-- start of Records for this exercise --

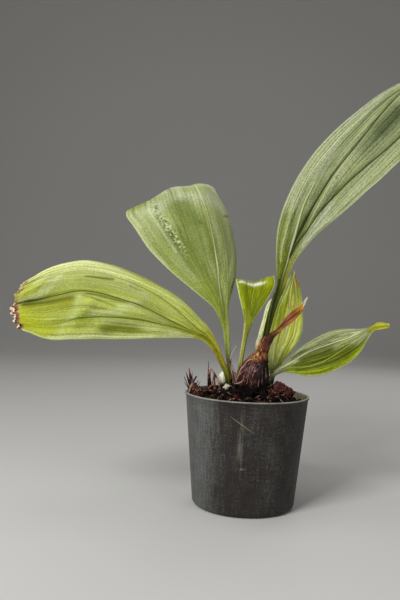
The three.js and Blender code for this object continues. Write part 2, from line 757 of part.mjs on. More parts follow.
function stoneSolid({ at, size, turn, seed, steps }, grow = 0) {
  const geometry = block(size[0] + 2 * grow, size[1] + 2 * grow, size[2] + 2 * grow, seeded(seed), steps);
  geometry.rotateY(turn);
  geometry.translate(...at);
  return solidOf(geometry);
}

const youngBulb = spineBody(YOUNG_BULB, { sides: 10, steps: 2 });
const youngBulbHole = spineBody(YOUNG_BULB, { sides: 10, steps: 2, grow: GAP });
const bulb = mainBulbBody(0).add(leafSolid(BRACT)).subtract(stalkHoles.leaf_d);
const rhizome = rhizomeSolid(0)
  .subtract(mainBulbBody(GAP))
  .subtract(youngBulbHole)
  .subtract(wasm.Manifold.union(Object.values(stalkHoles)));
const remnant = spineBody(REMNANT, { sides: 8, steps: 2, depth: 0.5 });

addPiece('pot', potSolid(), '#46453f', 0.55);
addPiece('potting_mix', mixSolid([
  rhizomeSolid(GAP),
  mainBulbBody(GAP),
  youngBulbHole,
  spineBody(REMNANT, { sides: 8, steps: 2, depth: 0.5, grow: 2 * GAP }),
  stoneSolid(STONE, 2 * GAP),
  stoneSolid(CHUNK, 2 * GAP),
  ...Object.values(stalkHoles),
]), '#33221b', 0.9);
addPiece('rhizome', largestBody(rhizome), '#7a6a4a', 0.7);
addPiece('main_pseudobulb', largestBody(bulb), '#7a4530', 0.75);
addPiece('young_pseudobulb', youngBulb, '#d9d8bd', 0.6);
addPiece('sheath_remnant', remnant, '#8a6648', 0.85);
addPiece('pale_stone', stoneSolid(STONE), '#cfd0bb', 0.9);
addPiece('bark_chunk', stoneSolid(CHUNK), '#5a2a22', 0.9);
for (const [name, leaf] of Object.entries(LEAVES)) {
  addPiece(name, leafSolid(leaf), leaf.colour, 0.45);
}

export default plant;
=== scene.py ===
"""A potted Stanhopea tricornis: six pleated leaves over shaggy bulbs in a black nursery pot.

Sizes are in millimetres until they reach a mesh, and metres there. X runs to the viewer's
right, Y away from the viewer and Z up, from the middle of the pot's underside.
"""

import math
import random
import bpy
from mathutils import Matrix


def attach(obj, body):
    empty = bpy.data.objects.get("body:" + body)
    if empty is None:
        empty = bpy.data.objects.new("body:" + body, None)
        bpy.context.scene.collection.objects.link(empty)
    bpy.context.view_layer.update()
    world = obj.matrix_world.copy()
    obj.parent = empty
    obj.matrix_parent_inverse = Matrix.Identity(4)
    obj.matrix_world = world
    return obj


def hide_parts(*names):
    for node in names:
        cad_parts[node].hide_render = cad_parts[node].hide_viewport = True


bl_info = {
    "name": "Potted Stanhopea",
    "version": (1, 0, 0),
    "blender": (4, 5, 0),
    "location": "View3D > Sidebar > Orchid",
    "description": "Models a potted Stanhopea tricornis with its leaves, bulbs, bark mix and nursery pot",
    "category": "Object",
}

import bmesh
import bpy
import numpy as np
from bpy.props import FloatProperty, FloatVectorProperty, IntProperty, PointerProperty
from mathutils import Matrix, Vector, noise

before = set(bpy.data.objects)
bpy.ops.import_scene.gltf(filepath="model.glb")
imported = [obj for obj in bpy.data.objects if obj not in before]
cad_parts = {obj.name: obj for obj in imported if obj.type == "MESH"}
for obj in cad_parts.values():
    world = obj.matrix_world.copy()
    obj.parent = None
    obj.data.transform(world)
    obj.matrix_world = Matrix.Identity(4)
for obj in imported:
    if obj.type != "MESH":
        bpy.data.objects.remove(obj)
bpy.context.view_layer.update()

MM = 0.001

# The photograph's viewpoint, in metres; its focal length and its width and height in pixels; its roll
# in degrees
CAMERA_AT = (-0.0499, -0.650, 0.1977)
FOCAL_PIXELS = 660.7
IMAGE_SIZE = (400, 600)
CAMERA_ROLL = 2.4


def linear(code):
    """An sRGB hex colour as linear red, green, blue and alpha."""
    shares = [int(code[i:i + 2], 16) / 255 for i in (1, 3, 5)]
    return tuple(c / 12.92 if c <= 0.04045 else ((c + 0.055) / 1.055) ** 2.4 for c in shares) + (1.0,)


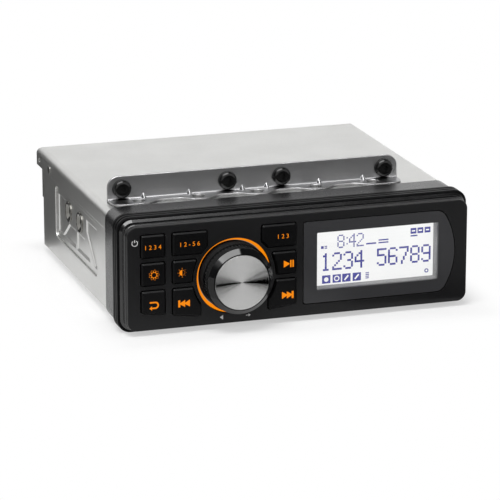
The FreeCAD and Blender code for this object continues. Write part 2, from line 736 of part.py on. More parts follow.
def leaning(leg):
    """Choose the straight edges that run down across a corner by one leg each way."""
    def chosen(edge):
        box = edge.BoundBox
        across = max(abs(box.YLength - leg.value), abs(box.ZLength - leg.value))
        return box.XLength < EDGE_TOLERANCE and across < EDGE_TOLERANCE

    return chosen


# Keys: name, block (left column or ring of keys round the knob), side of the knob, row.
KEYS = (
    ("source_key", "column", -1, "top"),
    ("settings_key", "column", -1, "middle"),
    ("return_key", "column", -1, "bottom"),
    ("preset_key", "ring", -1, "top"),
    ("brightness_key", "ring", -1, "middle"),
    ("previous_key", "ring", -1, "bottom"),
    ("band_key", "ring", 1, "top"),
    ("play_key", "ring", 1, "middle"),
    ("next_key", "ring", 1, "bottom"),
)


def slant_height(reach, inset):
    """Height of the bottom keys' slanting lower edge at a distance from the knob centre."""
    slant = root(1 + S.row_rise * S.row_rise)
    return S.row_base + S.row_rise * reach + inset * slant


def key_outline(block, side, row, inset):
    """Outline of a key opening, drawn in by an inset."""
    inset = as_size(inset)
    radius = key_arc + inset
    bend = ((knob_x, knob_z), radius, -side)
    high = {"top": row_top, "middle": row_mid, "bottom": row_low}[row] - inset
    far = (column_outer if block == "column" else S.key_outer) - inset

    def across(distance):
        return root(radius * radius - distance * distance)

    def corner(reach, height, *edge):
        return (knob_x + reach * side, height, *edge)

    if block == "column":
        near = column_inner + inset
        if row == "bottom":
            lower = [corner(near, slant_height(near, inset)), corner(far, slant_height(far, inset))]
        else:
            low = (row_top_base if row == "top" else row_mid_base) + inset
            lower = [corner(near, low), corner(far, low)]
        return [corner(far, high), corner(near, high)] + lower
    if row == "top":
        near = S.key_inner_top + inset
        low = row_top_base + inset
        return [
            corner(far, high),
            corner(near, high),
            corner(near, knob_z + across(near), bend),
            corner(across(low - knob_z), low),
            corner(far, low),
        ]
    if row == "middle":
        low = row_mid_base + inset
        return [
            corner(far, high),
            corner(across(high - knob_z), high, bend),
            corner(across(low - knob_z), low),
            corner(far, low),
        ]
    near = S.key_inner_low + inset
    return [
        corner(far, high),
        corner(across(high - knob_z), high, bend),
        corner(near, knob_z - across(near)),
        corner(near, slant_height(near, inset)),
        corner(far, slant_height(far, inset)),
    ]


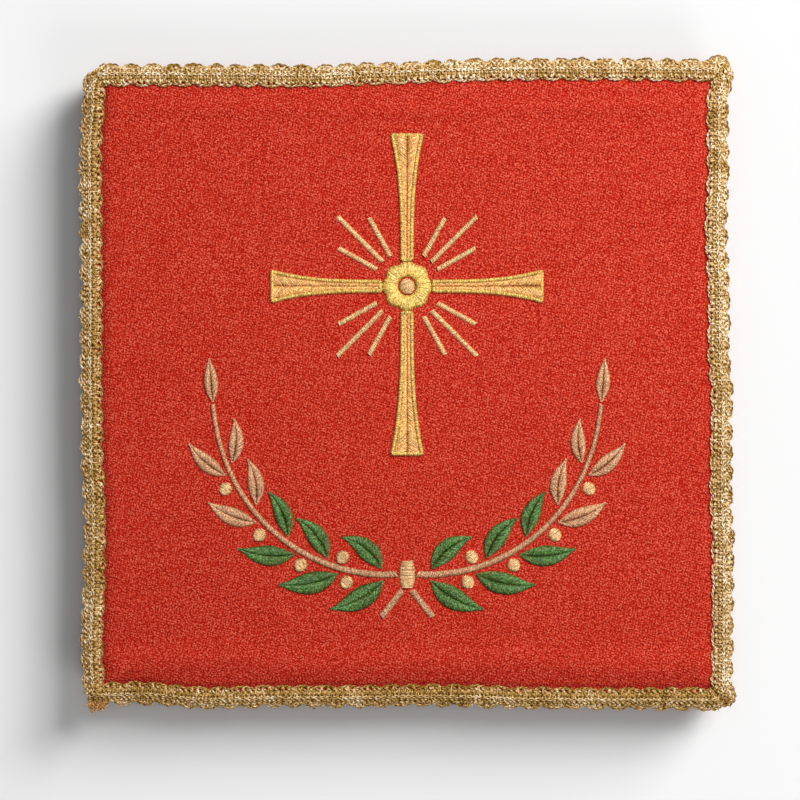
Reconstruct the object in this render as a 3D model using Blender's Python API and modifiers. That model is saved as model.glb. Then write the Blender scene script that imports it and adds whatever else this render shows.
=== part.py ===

-- end of Records for this exercise --

◆ **The request**
Repeat exactly, and only, the lines from the one containing "Reconstruct the object" through the end of the material.

◆ **Output for this exercise**
Reconstruct the object in this render as a 3D model using Blender's Python API and modifiers. That model is saved as model.glb. Then write the Blender scene script that imports it and adds whatever else this render shows.
=== part.py ===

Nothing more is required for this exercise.